Veio aquela chateação toda. Primeiro acelerar a dois mil e trezentos giros e manter a aceleração para que se pudesse medir a emissão de gazes. Depois tive de testar lanterna, farol baixo, alto, esguicho de água no para-brisa, luzes de alerta, setas, luz de marcha-ré. O que mais? Ah, sim, extintor, triângulo e estepe. Surpreendi-me ante a presteza do fiscal, que era jovem e simpático. Ainda alertou-me que, caso eu tivesse comprado o dito extintor em tempo recente, que fosse à loja reclamar, porque o carregamento estava encima da marca mínima, o que não o invalidava, mas deixaria o tempo de sua funcionalidade reduzido.
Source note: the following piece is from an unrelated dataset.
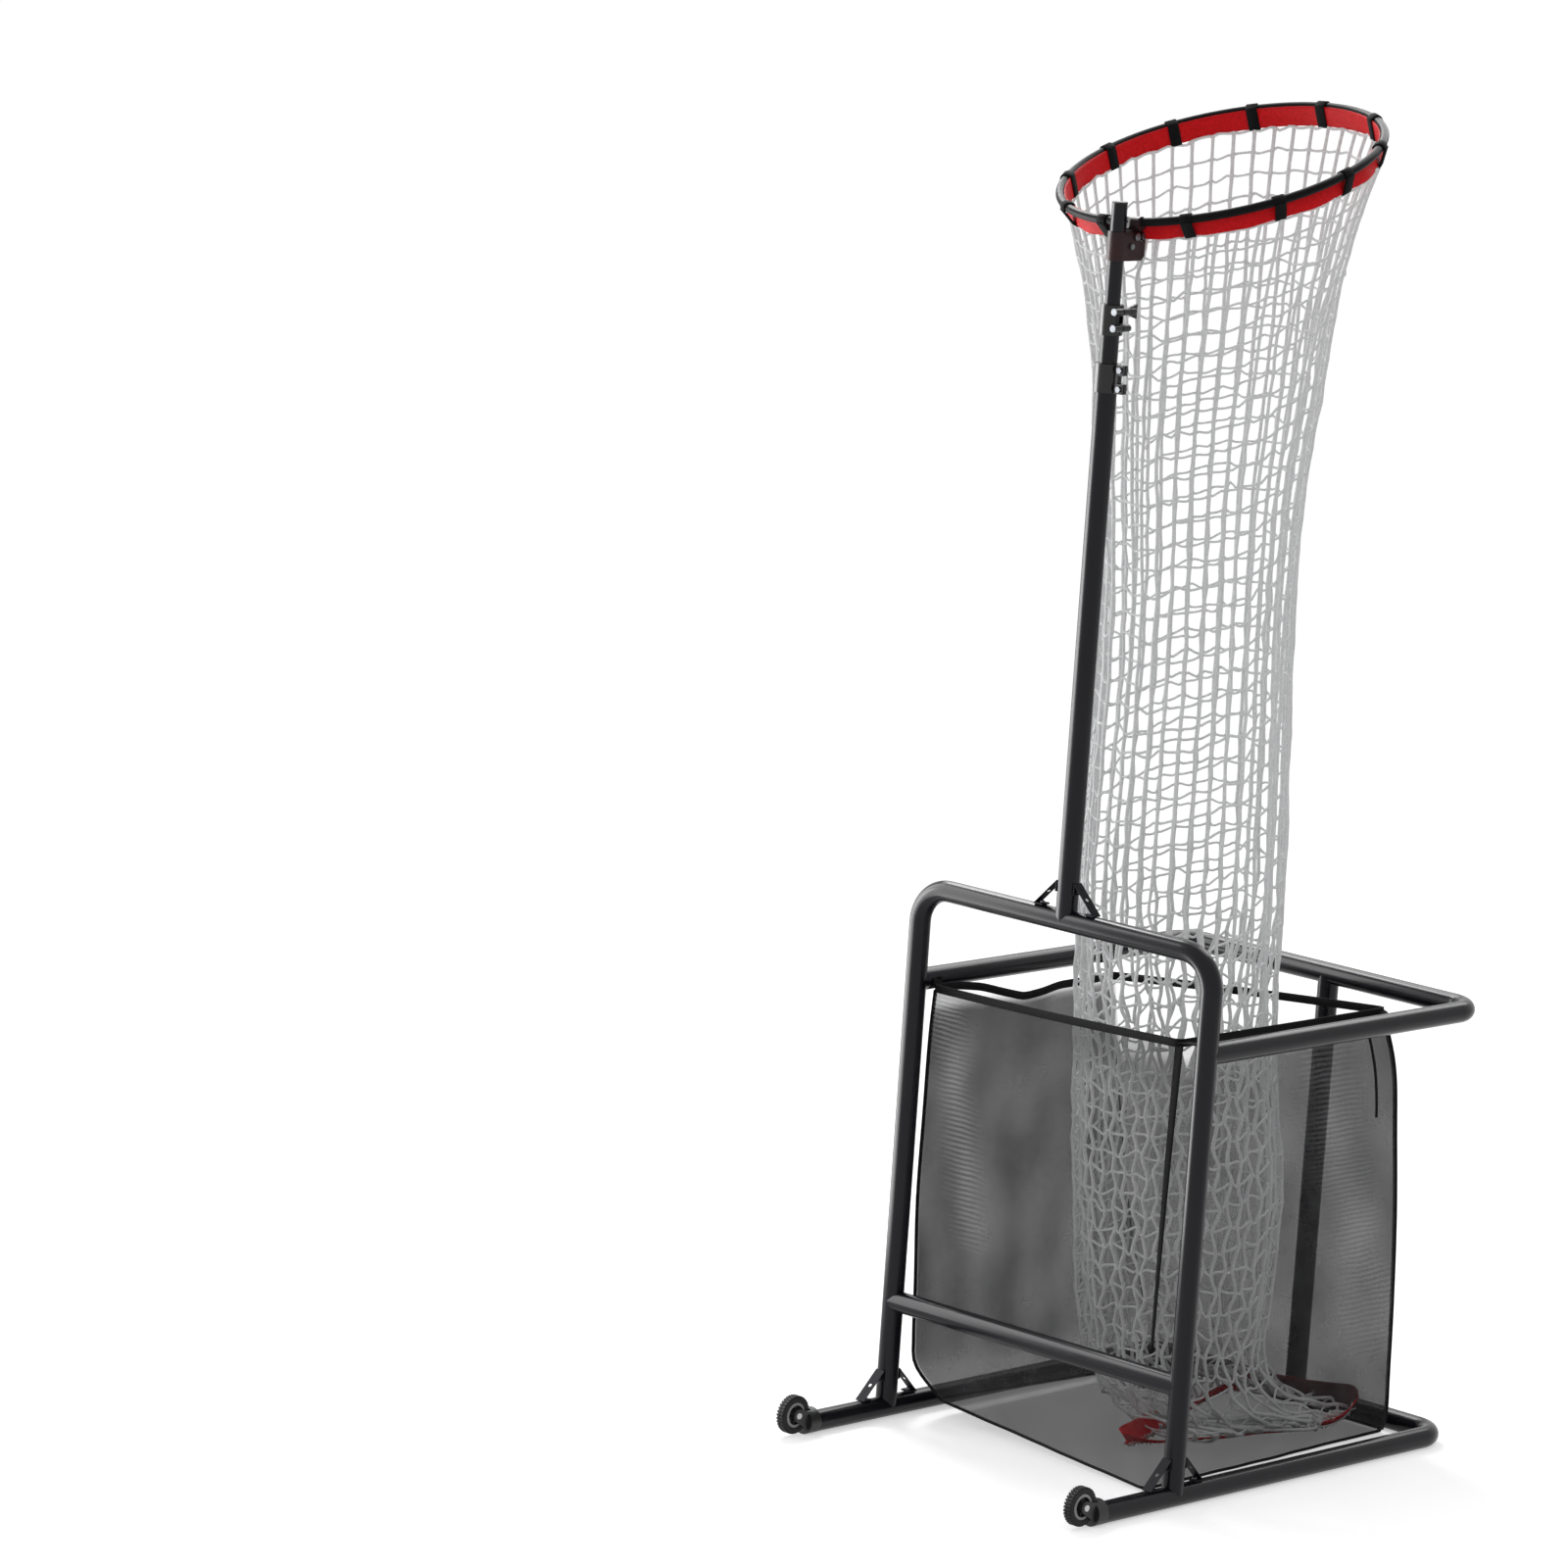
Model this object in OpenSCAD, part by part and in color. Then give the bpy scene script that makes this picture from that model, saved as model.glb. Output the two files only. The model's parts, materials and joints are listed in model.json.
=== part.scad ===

Voltei a casa feliz por ter a aprovação na vistoria, mas preocupado. Queria saber o mais rápido possível o placar daquela peleja. Que não me acontecesse nada pelo caminho, nem um mínimo acidente (já pensaram, morrer sem saber quem ganhou?). Logo ao entrar em casa abri o livro e pude constatar que a valente equipe de Copacabana vencera os dois jogos, 1 x 0 e 2 x 1, e que foram jogados em três tempos. Consta ainda que, apesar de ausentes, Carlos Drummond de Andrade, Sérgio Buarque de Holanda e Afonso Arinos de Melo Franco reforçariam o Copacabana num próximo encontro. Enquanto isso, o combinado Ipanema-Leblon aguardava por Fernando Tude e Édison Carneiro. Esses não faço a mínima ideia de quem foram, mas espero que não tenham decepcionado.